4. Waverly, Golf Links
In south Charlotte, a different kind of redevelopment has taken shape around Providence Road and Interstate 485. There, developers are turning a defunct golf course and parts of a family farm into suburban mixed-use developments. Called Waverly, Novel Providence Farm and Rea Farms, the projects will total more than 2,000 residences on sites that were once quiet and tucked away on the city’s outskirts.
But these aren’t the single-family subdivisions common in decades past. Built as places where residents can “live, work and play,” as the popular development mantra goes, this trio of dense projects includes houses, townhouses, shops (including a Whole Foods and Harris Teeter), a huge gym, dozens of restaurants, apartments and age-restricted housing for senior citizens.
5. Charlotte Douglas International Airport
If you’ve got friends and family who live elsewhere, or travel for work, chances are you’ll pass through Charlotte’s airport pretty frequently. Get ready for major changes: There’s about $2.5 billion worth of expansion plans underway or starting soon at Charlotte Douglas.

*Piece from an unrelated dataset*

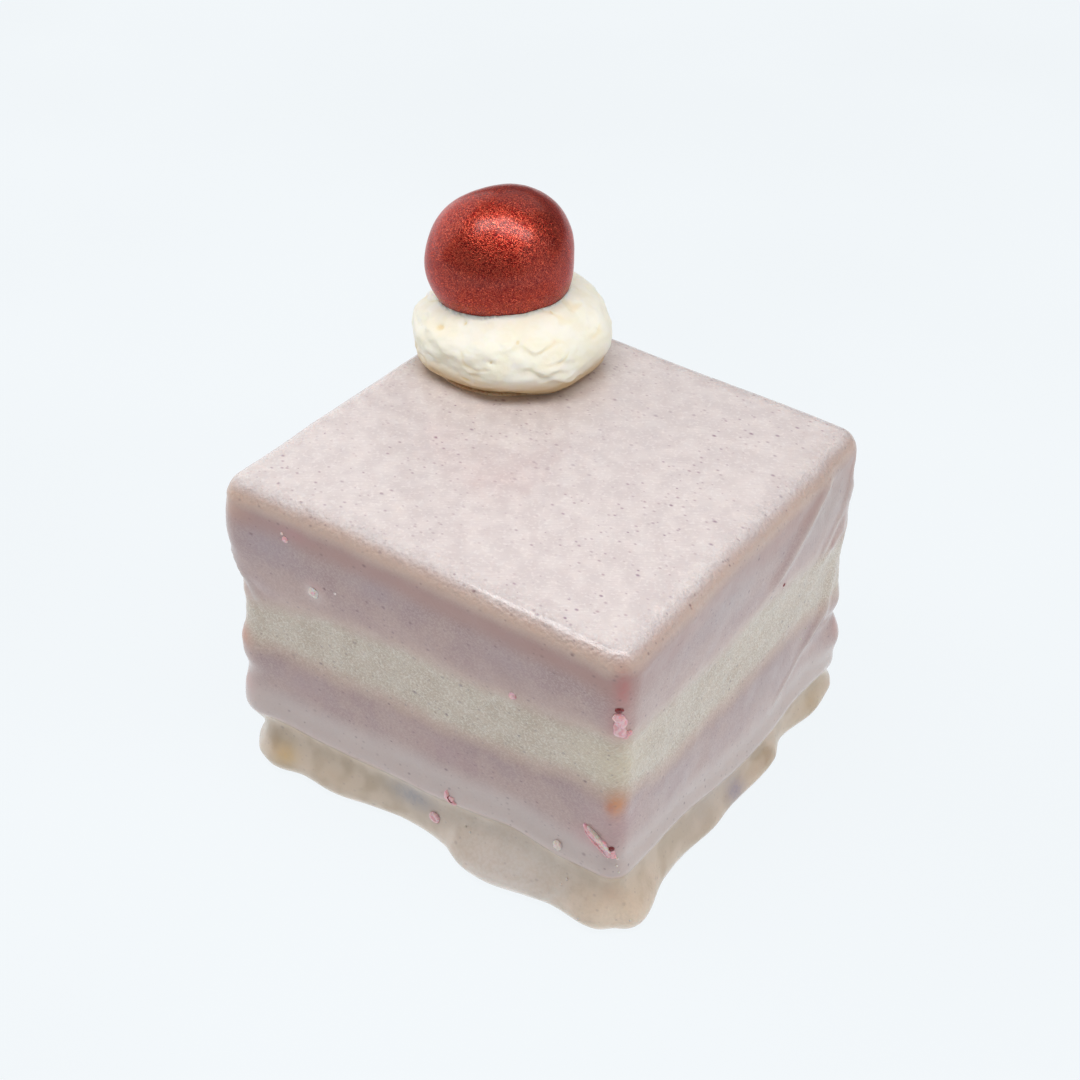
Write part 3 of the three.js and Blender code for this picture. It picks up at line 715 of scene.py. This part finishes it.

The airport, which saw almost 46 million passengers in 2016, opened nine new gates in July 2018, and plans to add up to 38 more. Construction is also underway on a new, eight-lane roadway in front of the terminal, and once that’s complete in 2019, a major overhaul and expansion of the terminal lobby will get underway. Other projects underway include a fourth parallel runway — the airport’s longest, at 12,000 feet — and a new control tower.